Cream Of Wheat Is Considering Changing Its Packaging After Aunt Jemima, Uncle Ben’s Consider Doing The Same

a box of cream of wheat
Stilfehler / Wikimedia Commons (CC BY-SA 3.0 Cropped, resized.)

The manufacturer of Cream of Wheat is considering changing its packaging — which includes an image of a smiling African American man in a chef’s hat — in light of decisions by other manufacturers with similar imagery on their brands.

As The Cleveland Plain Dealer reported, B&G Foods, which purchased the brand from Nabisco in 2007, announced this week that the company will be rethinking the message it is sending with the packaging that has adorned boxes of its product for decades.

“We understand there are concerns regarding the Chef image, and we are committed to evaluating our packaging and will proactively take steps to ensure that we and our brands do not inadvertently contribute to systemic racism. B&G Foods unequivocally stands against prejudice and injustice of any kind,” the company said in a statement.

Specifically, the manufacturer was referring to the image of the smiling African American chef on its packages. According to The New York Times, the caricature actually has a name — Rastus — which is a racial stereotype from blackface minstrel shows of the time and a pejorative term for black men.

In early advertisements for the product, Rastus was a barely literate former slave who didn’t understand vitamins. Although the character and its unsavory backstory evolved over the years, the image remains.

The inspiration for the image of “Rastus” was a real person — Chicago chef Frank L. White. According to a 2007 CBS News report, White’s family didn’t seem to mind its supposedly racist origins, as his tombstone bears the image that made him famous.

As of this writing, B&G Foods has not stated when, or even if, the image will be updated.

In the wake of the George Floyd protests, which have shone a light on racism not just in policing but in other areas of daily life, such as business and advertising, some brands have taken a look at the messages conveyed by their imagery.
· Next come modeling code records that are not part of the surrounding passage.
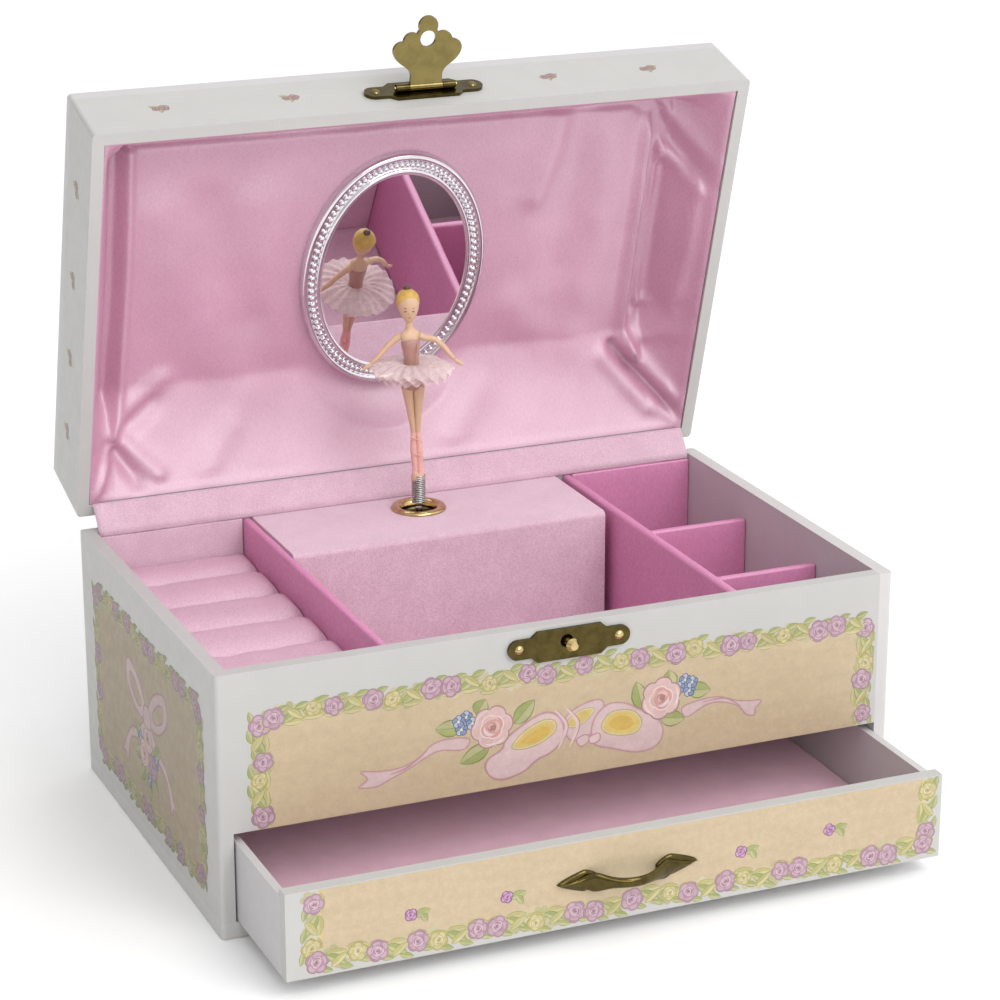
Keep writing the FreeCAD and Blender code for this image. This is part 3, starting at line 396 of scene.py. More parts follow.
def new_object(name, verts, faces, material, smooth=True):
    mesh = bpy.data.meshes.new(name)
    mesh.from_pydata([tuple(v) for v in verts], [], faces)
    mesh.validate()
    mesh.polygons.foreach_set("use_smooth", [smooth] * len(mesh.polygons))
    mesh.materials.append(materials[material])
    made = bpy.data.objects.new(name, mesh)
    bpy.context.scene.collection.objects.link(made)
    return made


def apply_modifier(piece, kind, **settings):
    modifier = piece.modifiers.new(kind.lower(), kind)
    for name, value in settings.items():
        setattr(modifier, name, value)
    graph = bpy.context.evaluated_depsgraph_get()
    graph.update()
    final = bpy.data.meshes.new_from_object(piece.evaluated_get(graph))
    piece.modifiers.clear()
    piece.data = final


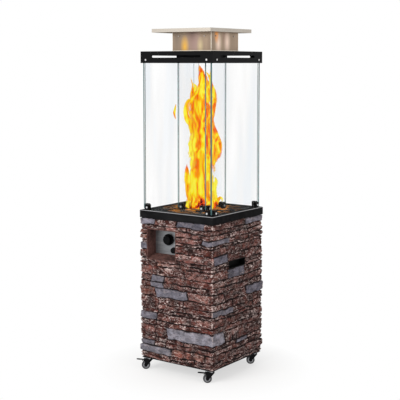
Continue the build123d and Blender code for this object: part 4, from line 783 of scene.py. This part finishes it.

For example, as previously reported by The Inquisitr, the manufacturer of Aunt Jemima pancake syrup and pancake mix announced this week that it is retiring the name and image of its packaging, both of which are rooted in offensive racial stereotypes of the minstrel show era. The manufacturer of Uncle Ben’s is considering updating its own packaging, although in this case legend has it that “Uncle Ben” was a real farmer and the name honors his exceptionally high-quality rice. Like “Rastus,” “Uncle Ben’s” image was that of a real person — in this case, Chicago hotel maitre d’ Frank Brown. Also like “Rastus,” the appellation “Uncle” before an African American man’s name is a racist pejorative rooted in slavery.